• [STATED TASK]: Print the listing below exactly.

• [COLLECTED DATA]:
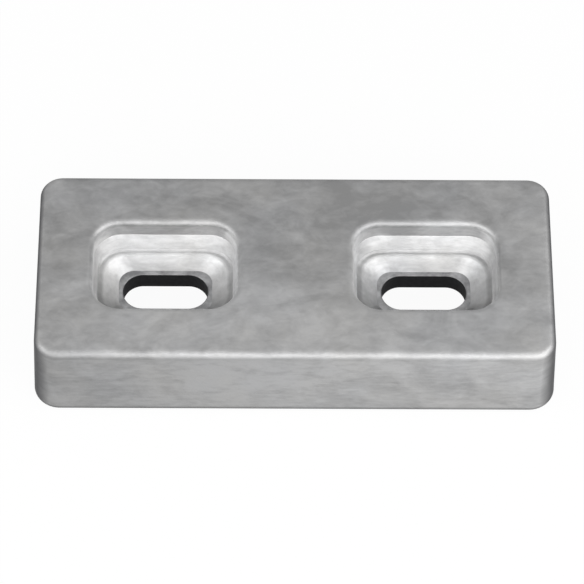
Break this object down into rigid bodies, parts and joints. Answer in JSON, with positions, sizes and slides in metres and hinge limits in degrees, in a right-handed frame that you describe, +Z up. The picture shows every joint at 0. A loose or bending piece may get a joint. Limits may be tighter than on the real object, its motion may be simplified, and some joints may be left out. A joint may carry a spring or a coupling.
{
  "type": "sacrificial anode",
  "caption": "Rectangular cast zinc block anode with drafted sides, a cast-in steel strap and stepped pockets over slotted bolt holes.",
  "frame": {"origin": "middle of the flat underside", "axes": "+X along the block through both slots, +Y across it, +Z up out of the stepped pockets"},
  "size_m": [0.1546, 0.0662, 0.0286],
  "materials": {
    "cast_zinc": "as cast, dull silvery grey with soft mottling",
    "strap_steel": "dark, dull mill finish"
  },
  "bodies": {
    "root": {"zinc_block": "cast_zinc", "steel_strap": "strap_steel"}
  },
  "joints": []
}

• [RESPONSE TO THIS TASK]:
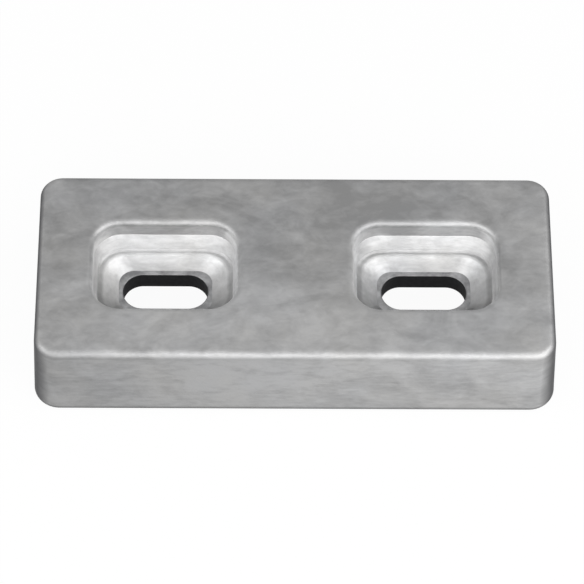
Break this object down into rigid bodies, parts and joints. Answer in JSON, with positions, sizes and slides in metres and hinge limits in degrees, in a right-handed frame that you describe, +Z up. The picture shows every joint at 0. A loose or bending piece may get a joint. Limits may be tighter than on the real object, its motion may be simplified, and some joints may be left out. A joint may carry a spring or a coupling.
{
  "type": "sacrificial anode",
  "caption": "Rectangular cast zinc block anode with drafted sides, a cast-in steel strap and stepped pockets over slotted bolt holes.",
  "frame": {"origin": "middle of the flat underside", "axes": "+X along the block through both slots, +Y across it, +Z up out of the stepped pockets"},
  "size_m": [0.1546, 0.0662, 0.0286],
  "materials": {
    "cast_zinc": "as cast, dull silvery grey with soft mottling",
    "strap_steel": "dark, dull mill finish"
  },
  "bodies": {
    "root": {"zinc_block": "cast_zinc", "steel_strap": "strap_steel"}
  },
  "joints": []
}